## What the task requires
From the listing below, extract every line containing "code".

## Exercise inputs
↓↓↓
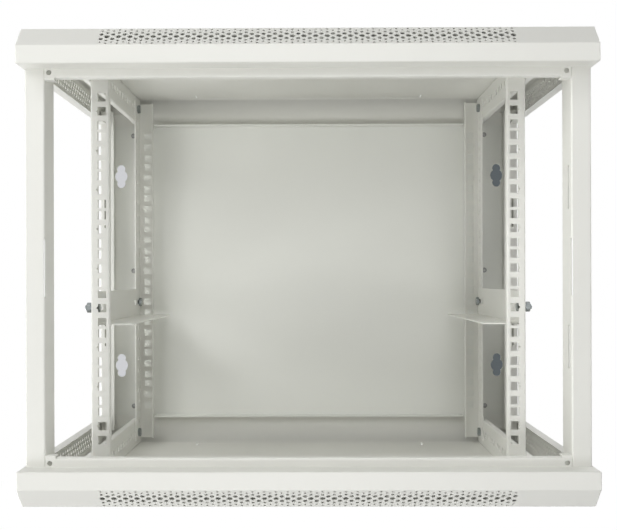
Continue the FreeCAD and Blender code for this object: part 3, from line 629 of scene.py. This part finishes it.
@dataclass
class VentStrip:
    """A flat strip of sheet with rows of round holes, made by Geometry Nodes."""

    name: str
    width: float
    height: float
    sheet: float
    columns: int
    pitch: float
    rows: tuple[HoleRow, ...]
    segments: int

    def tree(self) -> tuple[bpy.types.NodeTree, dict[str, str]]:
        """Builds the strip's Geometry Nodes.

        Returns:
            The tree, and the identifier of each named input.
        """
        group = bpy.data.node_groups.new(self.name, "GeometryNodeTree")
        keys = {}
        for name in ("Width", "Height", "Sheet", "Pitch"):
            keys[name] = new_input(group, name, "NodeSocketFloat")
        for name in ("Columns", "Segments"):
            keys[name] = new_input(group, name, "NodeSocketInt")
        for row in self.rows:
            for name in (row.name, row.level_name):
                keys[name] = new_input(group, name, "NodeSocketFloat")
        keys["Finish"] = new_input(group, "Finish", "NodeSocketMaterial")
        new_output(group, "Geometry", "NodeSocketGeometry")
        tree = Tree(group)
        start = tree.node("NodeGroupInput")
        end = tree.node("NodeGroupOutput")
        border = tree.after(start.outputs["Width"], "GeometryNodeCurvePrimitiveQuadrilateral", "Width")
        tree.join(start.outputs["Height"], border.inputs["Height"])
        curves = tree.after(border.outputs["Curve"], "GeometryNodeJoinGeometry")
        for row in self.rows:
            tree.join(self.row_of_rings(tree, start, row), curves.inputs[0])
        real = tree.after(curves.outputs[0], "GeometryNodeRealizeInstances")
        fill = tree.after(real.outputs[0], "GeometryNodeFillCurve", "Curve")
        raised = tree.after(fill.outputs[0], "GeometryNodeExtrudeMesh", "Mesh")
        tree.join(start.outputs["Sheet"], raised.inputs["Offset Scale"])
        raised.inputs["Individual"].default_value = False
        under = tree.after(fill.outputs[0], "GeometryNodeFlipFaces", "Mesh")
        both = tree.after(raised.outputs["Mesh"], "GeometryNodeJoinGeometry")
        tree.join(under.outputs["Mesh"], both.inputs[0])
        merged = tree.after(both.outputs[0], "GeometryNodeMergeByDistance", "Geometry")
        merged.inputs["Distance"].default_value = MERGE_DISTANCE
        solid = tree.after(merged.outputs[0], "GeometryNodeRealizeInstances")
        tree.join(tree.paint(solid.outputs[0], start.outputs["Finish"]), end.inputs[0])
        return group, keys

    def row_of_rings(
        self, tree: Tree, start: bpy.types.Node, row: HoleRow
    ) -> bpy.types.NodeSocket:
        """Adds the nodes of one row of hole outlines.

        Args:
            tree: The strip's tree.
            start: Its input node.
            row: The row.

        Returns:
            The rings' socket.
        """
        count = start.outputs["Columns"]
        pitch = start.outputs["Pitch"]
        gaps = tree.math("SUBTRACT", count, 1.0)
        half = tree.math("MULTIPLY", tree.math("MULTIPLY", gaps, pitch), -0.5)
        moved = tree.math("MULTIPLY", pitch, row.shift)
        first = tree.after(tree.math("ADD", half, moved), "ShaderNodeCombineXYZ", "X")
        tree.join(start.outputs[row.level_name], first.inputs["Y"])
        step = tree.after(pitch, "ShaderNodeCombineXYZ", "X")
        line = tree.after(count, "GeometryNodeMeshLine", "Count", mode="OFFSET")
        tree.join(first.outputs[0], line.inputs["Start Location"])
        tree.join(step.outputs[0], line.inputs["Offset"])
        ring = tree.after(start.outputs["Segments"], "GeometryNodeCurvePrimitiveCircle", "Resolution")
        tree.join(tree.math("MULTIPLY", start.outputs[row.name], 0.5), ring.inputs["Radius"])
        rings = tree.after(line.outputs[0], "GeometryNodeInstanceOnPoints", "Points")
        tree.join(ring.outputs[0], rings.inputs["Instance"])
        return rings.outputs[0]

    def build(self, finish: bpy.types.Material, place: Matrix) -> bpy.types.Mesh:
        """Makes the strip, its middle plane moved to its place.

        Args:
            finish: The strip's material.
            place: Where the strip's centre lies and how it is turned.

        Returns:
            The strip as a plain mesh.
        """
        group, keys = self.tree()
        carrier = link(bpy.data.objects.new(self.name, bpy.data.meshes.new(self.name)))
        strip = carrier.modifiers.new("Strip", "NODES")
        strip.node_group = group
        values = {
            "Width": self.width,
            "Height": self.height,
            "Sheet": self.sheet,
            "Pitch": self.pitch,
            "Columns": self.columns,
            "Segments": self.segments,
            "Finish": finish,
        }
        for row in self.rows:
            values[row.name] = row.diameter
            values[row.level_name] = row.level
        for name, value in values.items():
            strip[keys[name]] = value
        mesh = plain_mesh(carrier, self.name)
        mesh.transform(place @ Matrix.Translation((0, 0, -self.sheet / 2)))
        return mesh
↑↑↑
↓↓↓
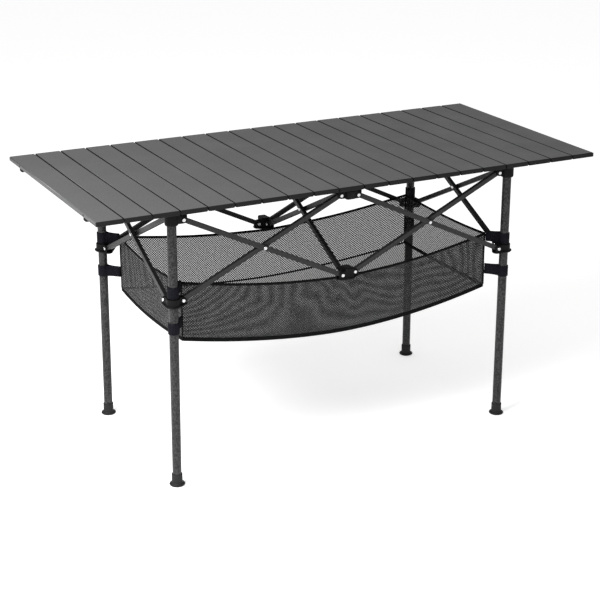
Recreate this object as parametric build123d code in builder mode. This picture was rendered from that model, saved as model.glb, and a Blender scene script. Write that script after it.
↑↑↑
## Final answer
Continue the FreeCAD and Blender code for this object: part 3, from line 629 of scene.py. This part finishes it.
Recreate this object as parametric build123d code in builder mode. This picture was rendered from that model, saved as model.glb, and a Blender scene script. Write that script after it.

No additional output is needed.